▶ [PROVIDED RECORDS]

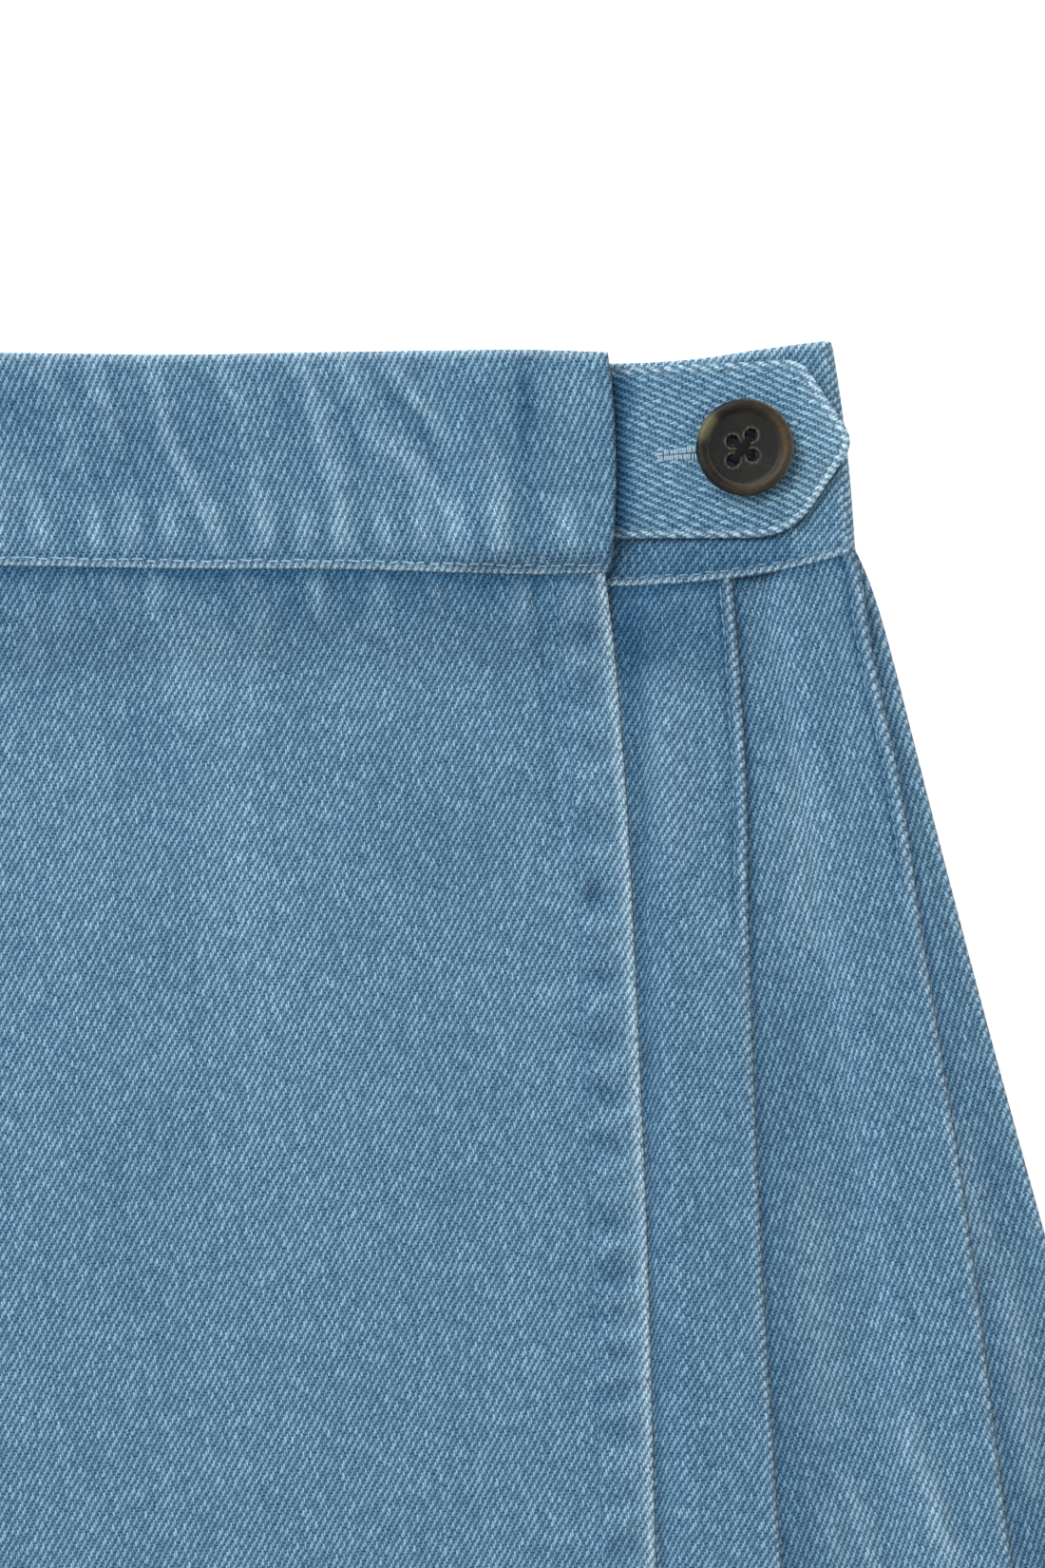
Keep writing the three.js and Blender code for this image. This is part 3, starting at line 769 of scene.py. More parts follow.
SEAM_CREASES = tuple((x - 4, 532, x + 2, 576, 0.34, 1.6) for x in SEAM_SPOTS_PX)
PANEL_CREASES = (
    (125, 606, 130, 636, 0.24, 1.3), (165, 606, 165, 645, 0.36, 1.3), (250, 606, 272, 630, 0.20, 1.6),
    (335, 606, 336, 645, 0.36, 1.3), (398, 608, 403, 645, 0.24, 1.4), (458, 609, 463, 640, 0.26, 1.3),
    (546, 610, 555, 660, 0.26, 1.4), (41, 606, 36, 700, 0.20, 2.0), (77, 606, 60, 690, 0.18, 1.9),
    (196, 640, 205, 760, 0.16, 2.6), (224, 640, 236, 740, 0.16, 2.4), (274, 640, 262, 780, 0.18, 2.4),
    (604, 612, 603, 690, 0.20, 2.0),
)
SOFT_FOLDS = (
    (150, 700, 146, 900, -0.45, 7.0), (310, 690, 330, 900, -0.40, 8.0), (250, 780, 300, 1050, 0.45, 9.0),
    (480, 700, 520, 940, -0.40, 9.0), (100, 1000, 60, 1300, 0.40, 12.0),
    (180, 1250, 200, 1500, -0.35, 11.0), (420, 1200, 440, 1560, -0.30, 12.0),
    (350, 1300, 330, 1600, 0.35, 12.0), (560, 1050, 520, 1500, 0.30, 10.0),
)
UNDER_CREASES = (
    (955, 1490, 998, 1640, 0.40, 2.0), (896, 1560, 922, 1660, 0.34, 1.6),
    (872, 1585, 890, 1660, 0.30, 1.4), (978, 1560, 1010, 1660, 0.30, 1.5),
    (1010, 1180, 1040, 1330, 0.30, 2.2), (1060, 1330, 1090, 1560, 0.34, 2.4),
    (850, 1250, 870, 1480, 0.22, 4.0), (868, 720, 895, 860, -0.25, 2.6), (838, 800, 850, 980, 0.25, 3.6),
    (700, 720, 712, 900, 0.16, 4.0),
)
WRAP_TROUGHS_PX = (
    670, 734, 788, 869, 944, 1028, 1095, 1152, 1206, 1285, 1341, 1381,
    1427, 1464, 1507, 1575, 1630,
)

# Creases like them where the photograph doesn't look: (start, finish, top, low, spacing, height, width, lean)
HIDDEN_SEED = 11
HIDDEN_BAND = (13.0, -168.0, 2.0, 36.0, 7.2, 0.38, 1.9, 4.0)
HIDDEN_PANEL = (12.0, -170.0, 42.0, 66.0, 8.0, 0.30, 2.1, -2.0)
HIDDEN_FOLDS = (0.0, -230.0, 90.0, 340.0, 38.0, 0.35, 9.0, 5.0)
HIDDEN_LOW_FOLDS = (120.0, -230.0, 250.0, 380.0, 34.0, 0.35, 9.0, 5.0)

# Dents between the wrap's stitching and its edge, each with a ridge below it
WRAP_SEED = 12
WRAP_DENT = {"spacing": (7.5, 14.0), "height": (-1.2, -0.55), "width": (1.6, 2.7), "reach": (7.0, 9.5)}
WRAP_RIDGE = {"past": (1.6, 2.6), "share": -0.55, "width": 1.5}


def draw(rng, low, high):
    return lerp(low, high, rng.random())


def from_photo(rows):
    return [
        (photo_across(x0), photo_down(y0), photo_across(x1), photo_down(y1), height, width)
        for x0, y0, x1, y1, height, width in rows
    ]


def hidden_creases(rng, start, finish_at, top, low, spacing, height, width, lean):
    """Uneven creases side by side, from a start to the left."""
    made = []
    x = start
    while x > finish_at:
        long = draw(rng, 0.45, 1.0)
        v0 = top + (low - top) * (1 - long) * rng.random()
        v1 = v0 + (low - top) * long
        lean_by = lean * draw(rng, 0.6, 1.4)
        size = (height * draw(rng, 0.6, 1.3), width * draw(rng, 0.8, 1.2))
        made.append((x, v0, x + lean_by, v1, *size))
        x -= spacing * draw(rng, 0.6, 1.5)
    return made


def wrap_creases():
    """Short dents between the wrap's stitching and its edge, down to the hem."""
    rng = np.random.default_rng(WRAP_SEED)
    downs = [photo_down(px) for px in WRAP_TROUGHS_PX]
    while downs[-1] < LENGTH - 2 * HEM_TURN:
        downs.append(downs[-1] + draw(rng, *WRAP_DENT["spacing"]))
    made = []
    for down in downs:
        edge = float(wrap_edge(down))
        tilt = draw(rng, -0.4, 1.6)
        height, width, reach = (draw(rng, *WRAP_DENT[size]) for size in ("height", "width", "reach"))
        made.append((edge - reach, down - tilt, edge - 3.0, down + tilt, height, width))
        ridge = down + width + draw(rng, *WRAP_RIDGE["past"])
        size = (WRAP_RIDGE["share"] * height, WRAP_RIDGE["width"])
        made.append((edge - 8.0, ridge + 0.8, edge - 1.5, ridge - 0.8, *size))
    return made


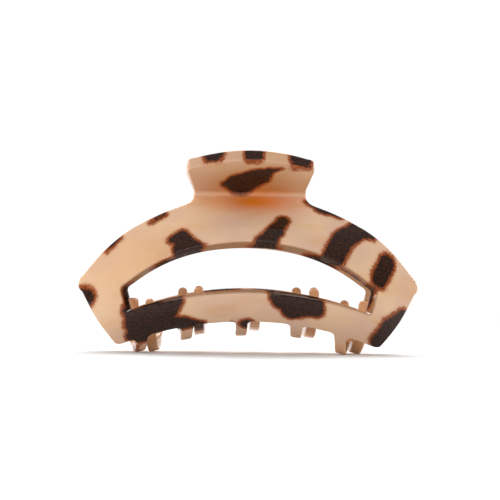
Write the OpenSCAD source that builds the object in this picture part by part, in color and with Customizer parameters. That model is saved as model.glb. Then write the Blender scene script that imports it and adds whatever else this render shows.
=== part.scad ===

▶ [TASK PROMPT] Copy each line of the listing in which the word "part" can be found.

▶ [THE RESPONSE]
Keep writing the three.js and Blender code for this image. This is part 3, starting at line 769 of scene.py. More parts follow.
Write the OpenSCAD source that builds the object in this picture part by part, in color and with Customizer parameters. That model is saved as model.glb. Then write the Blender scene script that imports it and adds whatever else this render shows.
=== part.scad ===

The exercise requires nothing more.